Investigation of radionuclide 60Co(II) binding to TiO2 by batch technique, surface complexation model and DFT calculations

The interaction between radionuclides and solid/water interfaces is important to understand the physicochemical processes of radionuclides in the natural environment. Herein, the interaction of ⁶⁰Co(II) with TiO₂ in aqueous solution as a function of pH and ionic strength was studied by using batch technique combined with surface complexation model and density functional theory (DFT) calculations. The batch experimental results showed that the adsorption of ⁶⁰Co(II) was dependent on pH and independent of ionic strength, indicating the formation of inner-sphere surface complexes on TiO₂ surfaces.

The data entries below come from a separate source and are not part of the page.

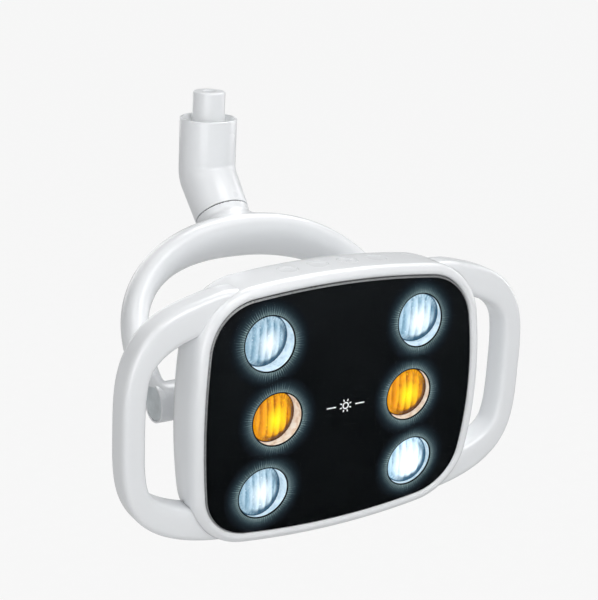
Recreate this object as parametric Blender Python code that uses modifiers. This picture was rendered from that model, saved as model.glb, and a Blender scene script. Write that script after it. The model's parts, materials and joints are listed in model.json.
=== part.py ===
"""Dental operating light head: spigot, elbow, yoke and a lamp head with six lamp modules.

The origin is the centre of the spigot's upper end face, +Z is up along the spigot and the
light shines towards -Y.  All sizes are in metres.
"""

import math

import bmesh
import bpy
from mathutils import Matrix, Vector

MM = 0.001
GAP = 0.3 * MM                       # clearance between pieces that touch
ROUND_STEPS = 20                     # sides of an ordinary round piece
CUT_TWIST = math.radians(4)          # turns a cutter's facets off those of its piece

# Spigot and elbow
SPIGOT_R = 11.0 * MM
SPIGOT_BORE_R = 4.0 * MM
SPIGOT_LENGTH = 51.0 * MM
RIM_Z = -18.0 * MM                   # upper mouth of the elbow
BEND_Z = -56.8 * MM                  # where the elbow's two axes meet
BEND_ANGLE = math.radians(45)
ELBOW_R = 19.5 * MM
ELBOW_END_R = 18.8 * MM
ELBOW_WALL = 3.0 * MM
LOWER_LENGTH = 33.0 * MM             # bend to swivel seam
ELBOW_SIDES = 28

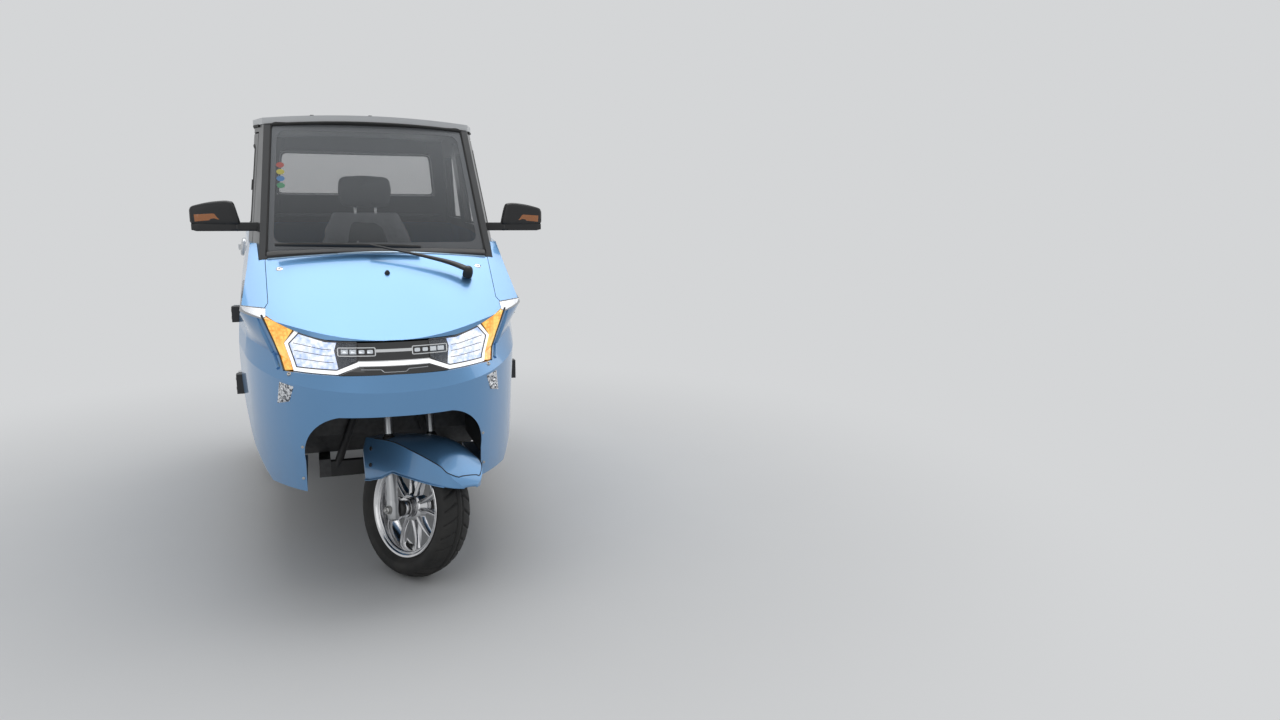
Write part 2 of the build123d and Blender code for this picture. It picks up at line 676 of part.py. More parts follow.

The results of surface complexation models and DFT calculations indicated that the surface species of ⁶⁰Co(II) adsorbed on TiO₂ followed the trend: B structure (i.e., ⁶⁰Co(II) was linked to one bridge oxygen site) was the dominant surface species at low pH, and TT structure (i.e., ⁶⁰Co(II) was linked to two terminal oxygen sites) became the important surface complex at neutral and alkaline pH values. These results demonstrated that a multi-technique approach could lead to definitive information on the structures of adsorbed ⁶⁰Co(II) at the molecular level at the TiO₂/water interfaces, as well as realistic models to rationalize and accurately evaluate the macroscopic manifestations of radionuclide adsorption phenomena.